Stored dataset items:
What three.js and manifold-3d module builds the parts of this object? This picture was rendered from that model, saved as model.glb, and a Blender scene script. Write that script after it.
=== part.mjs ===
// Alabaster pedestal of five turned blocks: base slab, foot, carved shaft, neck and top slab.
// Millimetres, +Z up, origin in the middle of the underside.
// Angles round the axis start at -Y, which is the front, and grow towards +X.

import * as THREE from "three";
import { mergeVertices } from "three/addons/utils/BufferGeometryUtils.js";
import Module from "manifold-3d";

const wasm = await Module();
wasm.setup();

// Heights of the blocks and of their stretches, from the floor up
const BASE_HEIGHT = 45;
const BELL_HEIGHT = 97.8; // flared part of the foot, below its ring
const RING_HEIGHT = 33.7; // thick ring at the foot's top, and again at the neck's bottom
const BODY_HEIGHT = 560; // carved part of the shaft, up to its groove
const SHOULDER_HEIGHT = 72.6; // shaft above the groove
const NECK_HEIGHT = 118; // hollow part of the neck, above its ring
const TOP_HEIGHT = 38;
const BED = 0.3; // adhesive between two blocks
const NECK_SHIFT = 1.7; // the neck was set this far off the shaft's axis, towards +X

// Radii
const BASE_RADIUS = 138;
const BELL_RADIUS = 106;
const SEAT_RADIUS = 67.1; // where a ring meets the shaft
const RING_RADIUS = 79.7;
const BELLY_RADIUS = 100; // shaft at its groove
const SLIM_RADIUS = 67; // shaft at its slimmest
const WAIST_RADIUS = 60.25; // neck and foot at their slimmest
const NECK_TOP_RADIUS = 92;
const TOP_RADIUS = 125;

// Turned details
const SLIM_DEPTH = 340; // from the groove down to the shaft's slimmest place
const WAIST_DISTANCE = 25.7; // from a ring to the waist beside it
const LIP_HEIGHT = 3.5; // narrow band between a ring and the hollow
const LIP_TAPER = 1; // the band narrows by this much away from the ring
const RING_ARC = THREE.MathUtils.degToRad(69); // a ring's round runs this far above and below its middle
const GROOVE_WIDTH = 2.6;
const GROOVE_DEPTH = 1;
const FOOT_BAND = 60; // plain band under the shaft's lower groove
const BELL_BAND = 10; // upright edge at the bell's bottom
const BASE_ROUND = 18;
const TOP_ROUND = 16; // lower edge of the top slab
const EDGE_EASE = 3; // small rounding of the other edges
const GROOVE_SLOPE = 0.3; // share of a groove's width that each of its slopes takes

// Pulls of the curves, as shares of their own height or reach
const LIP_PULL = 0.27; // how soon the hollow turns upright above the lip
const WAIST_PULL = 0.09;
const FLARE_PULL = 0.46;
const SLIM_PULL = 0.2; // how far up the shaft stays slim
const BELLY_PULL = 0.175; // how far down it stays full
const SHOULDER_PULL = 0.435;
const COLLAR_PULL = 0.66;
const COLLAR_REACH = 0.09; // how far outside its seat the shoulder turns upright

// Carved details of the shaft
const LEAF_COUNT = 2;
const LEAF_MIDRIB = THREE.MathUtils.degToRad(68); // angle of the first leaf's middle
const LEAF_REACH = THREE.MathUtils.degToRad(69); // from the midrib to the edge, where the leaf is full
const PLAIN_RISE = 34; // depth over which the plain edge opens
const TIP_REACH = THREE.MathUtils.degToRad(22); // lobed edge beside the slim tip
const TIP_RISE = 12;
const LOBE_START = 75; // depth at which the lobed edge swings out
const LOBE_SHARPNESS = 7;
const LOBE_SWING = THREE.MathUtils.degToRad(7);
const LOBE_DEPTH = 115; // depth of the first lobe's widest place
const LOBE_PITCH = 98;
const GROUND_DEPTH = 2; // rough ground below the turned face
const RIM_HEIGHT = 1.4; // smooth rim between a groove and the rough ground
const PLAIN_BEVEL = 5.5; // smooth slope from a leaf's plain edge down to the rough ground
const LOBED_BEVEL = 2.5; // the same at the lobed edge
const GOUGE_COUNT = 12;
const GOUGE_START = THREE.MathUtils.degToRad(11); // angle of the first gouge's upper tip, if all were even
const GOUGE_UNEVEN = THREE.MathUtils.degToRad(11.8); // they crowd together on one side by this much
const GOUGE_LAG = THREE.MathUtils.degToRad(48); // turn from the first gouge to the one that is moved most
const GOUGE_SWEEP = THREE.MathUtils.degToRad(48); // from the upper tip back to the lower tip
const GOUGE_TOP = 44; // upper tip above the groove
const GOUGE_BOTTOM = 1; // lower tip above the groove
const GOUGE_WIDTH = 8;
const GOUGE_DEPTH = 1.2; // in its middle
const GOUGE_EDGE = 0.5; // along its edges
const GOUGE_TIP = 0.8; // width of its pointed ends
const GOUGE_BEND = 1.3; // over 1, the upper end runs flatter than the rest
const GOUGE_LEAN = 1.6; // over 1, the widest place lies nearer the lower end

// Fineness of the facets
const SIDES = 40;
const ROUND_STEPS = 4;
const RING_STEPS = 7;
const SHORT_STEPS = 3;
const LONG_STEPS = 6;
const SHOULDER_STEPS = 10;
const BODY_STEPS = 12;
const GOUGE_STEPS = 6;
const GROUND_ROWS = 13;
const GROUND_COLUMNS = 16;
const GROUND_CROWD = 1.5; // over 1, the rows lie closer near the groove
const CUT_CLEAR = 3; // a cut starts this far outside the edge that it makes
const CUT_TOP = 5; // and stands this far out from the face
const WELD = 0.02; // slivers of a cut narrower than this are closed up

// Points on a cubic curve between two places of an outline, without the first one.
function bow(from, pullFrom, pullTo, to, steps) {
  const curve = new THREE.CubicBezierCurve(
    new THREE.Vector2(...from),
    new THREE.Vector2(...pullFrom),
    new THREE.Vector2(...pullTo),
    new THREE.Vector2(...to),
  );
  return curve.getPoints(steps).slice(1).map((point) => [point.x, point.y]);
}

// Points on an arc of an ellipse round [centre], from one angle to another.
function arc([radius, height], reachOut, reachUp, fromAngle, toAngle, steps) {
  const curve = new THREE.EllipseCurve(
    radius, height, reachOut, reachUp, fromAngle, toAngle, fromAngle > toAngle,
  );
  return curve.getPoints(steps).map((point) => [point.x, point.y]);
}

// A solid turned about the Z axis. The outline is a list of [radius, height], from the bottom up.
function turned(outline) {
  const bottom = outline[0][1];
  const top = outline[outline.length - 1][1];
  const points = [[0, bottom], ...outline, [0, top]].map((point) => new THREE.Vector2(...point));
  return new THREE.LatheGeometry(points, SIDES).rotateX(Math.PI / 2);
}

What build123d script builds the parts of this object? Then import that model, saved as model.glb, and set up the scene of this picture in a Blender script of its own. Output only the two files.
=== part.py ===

• Task description:
Reproduce the entries above in full by retyping them exactly.

• Output below:
What three.js and manifold-3d module builds the parts of this object? This picture was rendered from that model, saved as model.glb, and a Blender scene script. Write that script after it.
=== part.mjs ===
// Alabaster pedestal of five turned blocks: base slab, foot, carved shaft, neck and top slab.
// Millimetres, +Z up, origin in the middle of the underside.
// Angles round the axis start at -Y, which is the front, and grow towards +X.

import * as THREE from "three";
import { mergeVertices } from "three/addons/utils/BufferGeometryUtils.js";
import Module from "manifold-3d";

const wasm = await Module();
wasm.setup();

// Heights of the blocks and of their stretches, from the floor up
const BASE_HEIGHT = 45;
const BELL_HEIGHT = 97.8; // flared part of the foot, below its ring
const RING_HEIGHT = 33.7; // thick ring at the foot's top, and again at the neck's bottom
const BODY_HEIGHT = 560; // carved part of the shaft, up to its groove
const SHOULDER_HEIGHT = 72.6; // shaft above the groove
const NECK_HEIGHT = 118; // hollow part of the neck, above its ring
const TOP_HEIGHT = 38;
const BED = 0.3; // adhesive between two blocks
const NECK_SHIFT = 1.7; // the neck was set this far off the shaft's axis, towards +X

// Radii
const BASE_RADIUS = 138;
const BELL_RADIUS = 106;
const SEAT_RADIUS = 67.1; // where a ring meets the shaft
const RING_RADIUS = 79.7;
const BELLY_RADIUS = 100; // shaft at its groove
const SLIM_RADIUS = 67; // shaft at its slimmest
const WAIST_RADIUS = 60.25; // neck and foot at their slimmest
const NECK_TOP_RADIUS = 92;
const TOP_RADIUS = 125;

// Turned details
const SLIM_DEPTH = 340; // from the groove down to the shaft's slimmest place
const WAIST_DISTANCE = 25.7; // from a ring to the waist beside it
const LIP_HEIGHT = 3.5; // narrow band between a ring and the hollow
const LIP_TAPER = 1; // the band narrows by this much away from the ring
const RING_ARC = THREE.MathUtils.degToRad(69); // a ring's round runs this far above and below its middle
const GROOVE_WIDTH = 2.6;
const GROOVE_DEPTH = 1;
const FOOT_BAND = 60; // plain band under the shaft's lower groove
const BELL_BAND = 10; // upright edge at the bell's bottom
const BASE_ROUND = 18;
const TOP_ROUND = 16; // lower edge of the top slab
const EDGE_EASE = 3; // small rounding of the other edges
const GROOVE_SLOPE = 0.3; // share of a groove's width that each of its slopes takes

// Pulls of the curves, as shares of their own height or reach
const LIP_PULL = 0.27; // how soon the hollow turns upright above the lip
const WAIST_PULL = 0.09;
const FLARE_PULL = 0.46;
const SLIM_PULL = 0.2; // how far up the shaft stays slim
const BELLY_PULL = 0.175; // how far down it stays full
const SHOULDER_PULL = 0.435;
const COLLAR_PULL = 0.66;
const COLLAR_REACH = 0.09; // how far outside its seat the shoulder turns upright

// Carved details of the shaft
const LEAF_COUNT = 2;
const LEAF_MIDRIB = THREE.MathUtils.degToRad(68); // angle of the first leaf's middle
const LEAF_REACH = THREE.MathUtils.degToRad(69); // from the midrib to the edge, where the leaf is full
const PLAIN_RISE = 34; // depth over which the plain edge opens
const TIP_REACH = THREE.MathUtils.degToRad(22); // lobed edge beside the slim tip
const TIP_RISE = 12;
const LOBE_START = 75; // depth at which the lobed edge swings out
const LOBE_SHARPNESS = 7;
const LOBE_SWING = THREE.MathUtils.degToRad(7);
const LOBE_DEPTH = 115; // depth of the first lobe's widest place
const LOBE_PITCH = 98;
const GROUND_DEPTH = 2; // rough ground below the turned face
const RIM_HEIGHT = 1.4; // smooth rim between a groove and the rough ground
const PLAIN_BEVEL = 5.5; // smooth slope from a leaf's plain edge down to the rough ground
const LOBED_BEVEL = 2.5; // the same at the lobed edge
const GOUGE_COUNT = 12;
const GOUGE_START = THREE.MathUtils.degToRad(11); // angle of the first gouge's upper tip, if all were even
const GOUGE_UNEVEN = THREE.MathUtils.degToRad(11.8); // they crowd together on one side by this much
const GOUGE_LAG = THREE.MathUtils.degToRad(48); // turn from the first gouge to the one that is moved most
const GOUGE_SWEEP = THREE.MathUtils.degToRad(48); // from the upper tip back to the lower tip
const GOUGE_TOP = 44; // upper tip above the groove
const GOUGE_BOTTOM = 1; // lower tip above the groove
const GOUGE_WIDTH = 8;
const GOUGE_DEPTH = 1.2; // in its middle
const GOUGE_EDGE = 0.5; // along its edges
const GOUGE_TIP = 0.8; // width of its pointed ends
const GOUGE_BEND = 1.3; // over 1, the upper end runs flatter than the rest
const GOUGE_LEAN = 1.6; // over 1, the widest place lies nearer the lower end

// Fineness of the facets
const SIDES = 40;
const ROUND_STEPS = 4;
const RING_STEPS = 7;
const SHORT_STEPS = 3;
const LONG_STEPS = 6;
const SHOULDER_STEPS = 10;
const BODY_STEPS = 12;
const GOUGE_STEPS = 6;
const GROUND_ROWS = 13;
const GROUND_COLUMNS = 16;
const GROUND_CROWD = 1.5; // over 1, the rows lie closer near the groove
const CUT_CLEAR = 3; // a cut starts this far outside the edge that it makes
const CUT_TOP = 5; // and stands this far out from the face
const WELD = 0.02; // slivers of a cut narrower than this are closed up

// Points on a cubic curve between two places of an outline, without the first one.
function bow(from, pullFrom, pullTo, to, steps) {
  const curve = new THREE.CubicBezierCurve(
    new THREE.Vector2(...from),
    new THREE.Vector2(...pullFrom),
    new THREE.Vector2(...pullTo),
    new THREE.Vector2(...to),
  );
  return curve.getPoints(steps).slice(1).map((point) => [point.x, point.y]);
}

// Points on an arc of an ellipse round [centre], from one angle to another.
function arc([radius, height], reachOut, reachUp, fromAngle, toAngle, steps) {
  const curve = new THREE.EllipseCurve(
    radius, height, reachOut, reachUp, fromAngle, toAngle, fromAngle > toAngle,
  );
  return curve.getPoints(steps).map((point) => [point.x, point.y]);
}

// A solid turned about the Z axis. The outline is a list of [radius, height], from the bottom up.
function turned(outline) {
  const bottom = outline[0][1];
  const top = outline[outline.length - 1][1];
  const points = [[0, bottom], ...outline, [0, top]].map((point) => new THREE.Vector2(...point));
  return new THREE.LatheGeometry(points, SIDES).rotateX(Math.PI / 2);
}

What build123d script builds the parts of this object? Then import that model, saved as model.glb, and set up the scene of this picture in a Blender script of its own. Output only the two files.
=== part.py ===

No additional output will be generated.